When You Die, Who Divides Your Estate?

When you, or someone you know dies, a lot of attention is placed on the will. Yet, arguably more important than the will itself is the decision of who becomes the Personal Representatives of the deceased and, thus, legally in charge of overseeing the will.

Normally, this is outlined in the will itself. Those listed as Personal Representatives or Executors will be given Grant of Probate. However, it’s also worth noting what happens if there is no will, or if no Executors are listed within. Whether you yourself are writing a will, or someone close to you may not have any named Executors, it’s important to be aware of what happens.
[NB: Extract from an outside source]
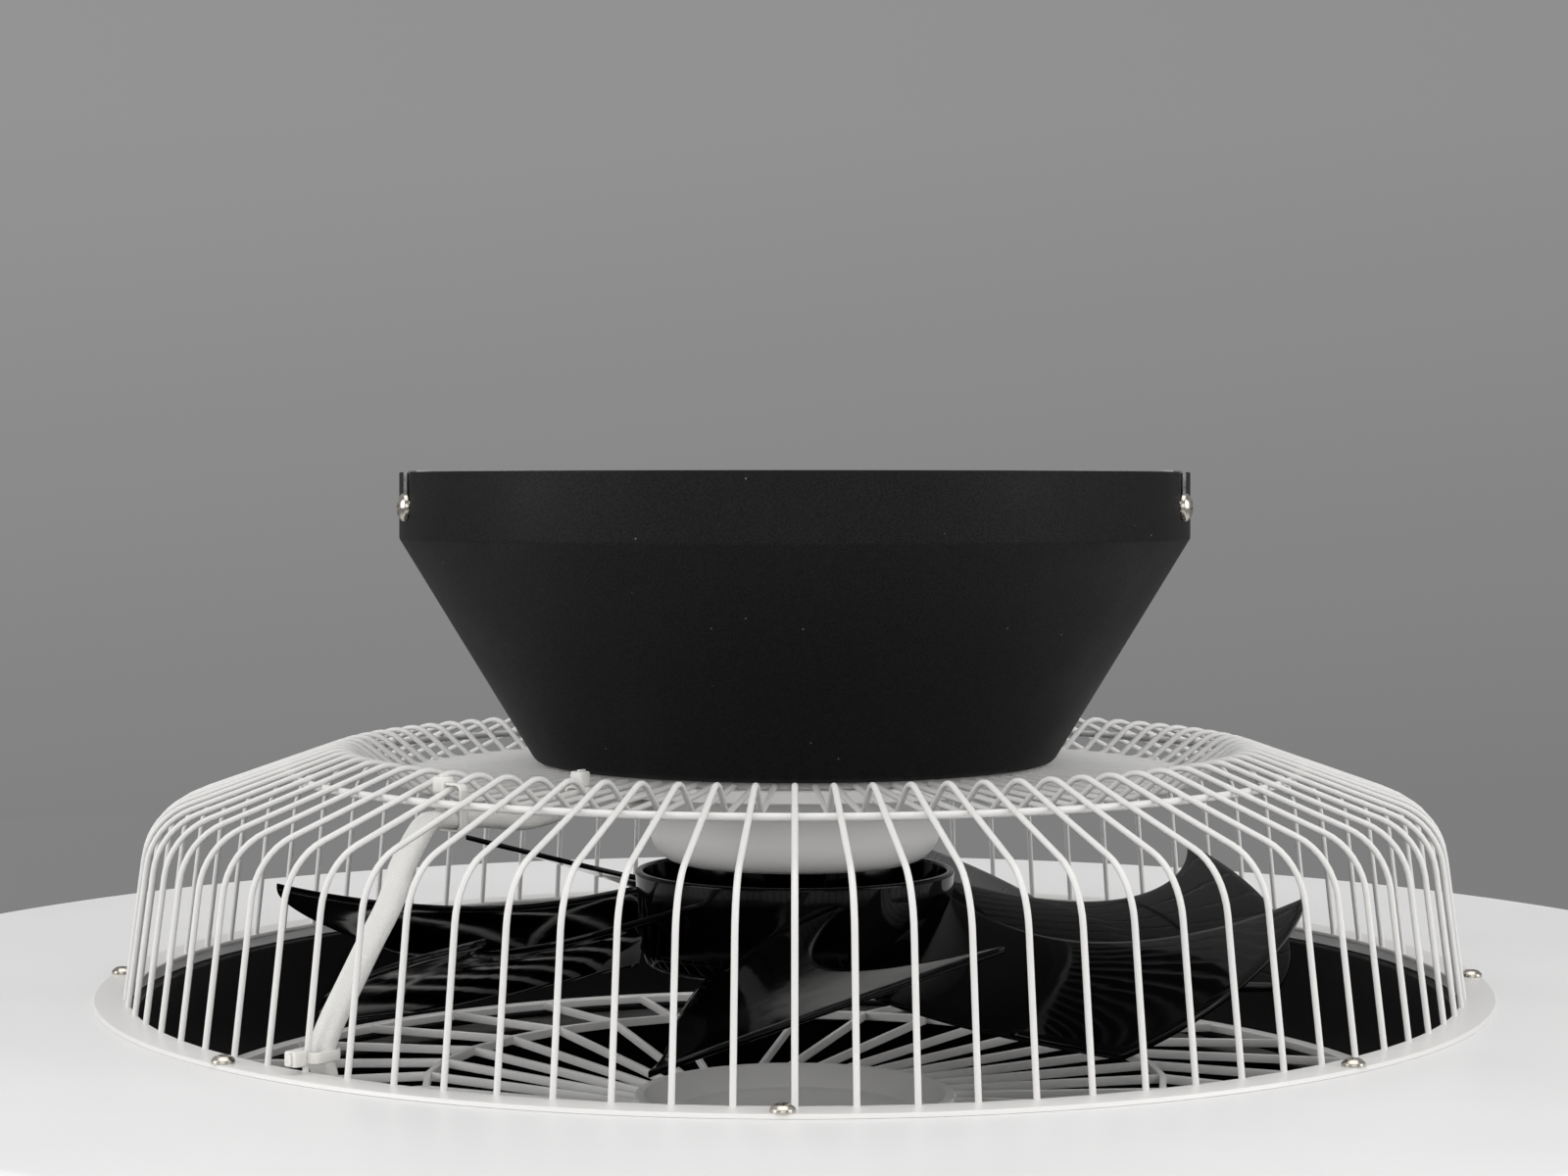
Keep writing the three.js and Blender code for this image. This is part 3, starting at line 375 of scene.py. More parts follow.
@dataclass(frozen=True)
class PlatedMetal(Finish):
    """Plated or ground steel: bright metal, clouded in patches and scored by fine handling marks."""

    cloud: float = 6.0
    uneven: float = 0.12
    score: float = 3.5
    squeeze: float = 14.0  # how much finer the scores are across than along
    scratch: float = 0.01

    def texture(self, skin: Skin) -> None:
        """Adds the clouding and the fine scores.

        Args:
            skin: The nodes that get them.
        """
        cloud = skin.noise(self.cloud, 4.0)
        skin.put({"Base Color": skin.toned(self.colour, cloud, (0.86, 1.04))})
        skin.roughen(cloud, self.roughness, (-self.uneven / 2, self.uneven))
        drawn = skin.add("ShaderNodeMapping", {"Vector": skin.where(), "Scale": (1.0, 1.0, self.squeeze)})
        skin.relief(skin.noise(self.score, 3.0, Vector=drawn.outputs["Vector"]), 0.25, self.scratch)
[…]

When there is nobody to give Grant of Probate too, intestacy rules determine who receives a Letter Of Administration, as well as who receives what when dividing up the estate of the deceased.

Understanding Intestacy

The important part of intestacy is that it follows a strict order of family. Not everything goes to the direct-most relative. As such, an in-depth working knowledge of the family tree would be ideal. In any case, the rules of intestacy are very complex and professional assistance is always advisable. None the less, there are a few aspects you should at least be aware of:

  • The exact situation can vary, but the spouse usually gets first priority, with parents and siblings of the deceased closely following.
  • Under a certain amount, depending on the situation, the spouse will receive everything.
  • When passing out remaining estate, due to a lack of spouse or direct family for instance, the estate is given to the next ‘class’ of kin. The closest ‘class’ with a living relative, as of the intestate, is the one that receives the estate.
  • The system also works ‘per stripes’. If someone would inherit a share, but they themselves are deceased, their share is given to their relatives.
  • If no identifiable kin are found, it goes to the state.

What isn’t covered?

The rules of intestacy were created in 1925. Whilst a lot has changed since then, the rules themselves have not. As such, there are a number of parties that are not included. Without a will or designated executors, the following may not receive anything should you die intestate:

  • Unmarried couples, even if living together, cannot receive each other’s estate upon their death. Of course, this will be different if the property or possession in question is in a joint-name. Sole ownership, however, will not be transferred to an unregistered partner through intestacy.
  • Step-relatives are not considered via rules of intestacy. This includes step-children, step-siblings and step-parents.
  • Friends and other non-relatives, including charities and other organisations, will not be included. Rules of intestacy focus very heavily on blood relations.

The sure cure to avoiding any problems for your loved ones is to get professional advice and leave a will.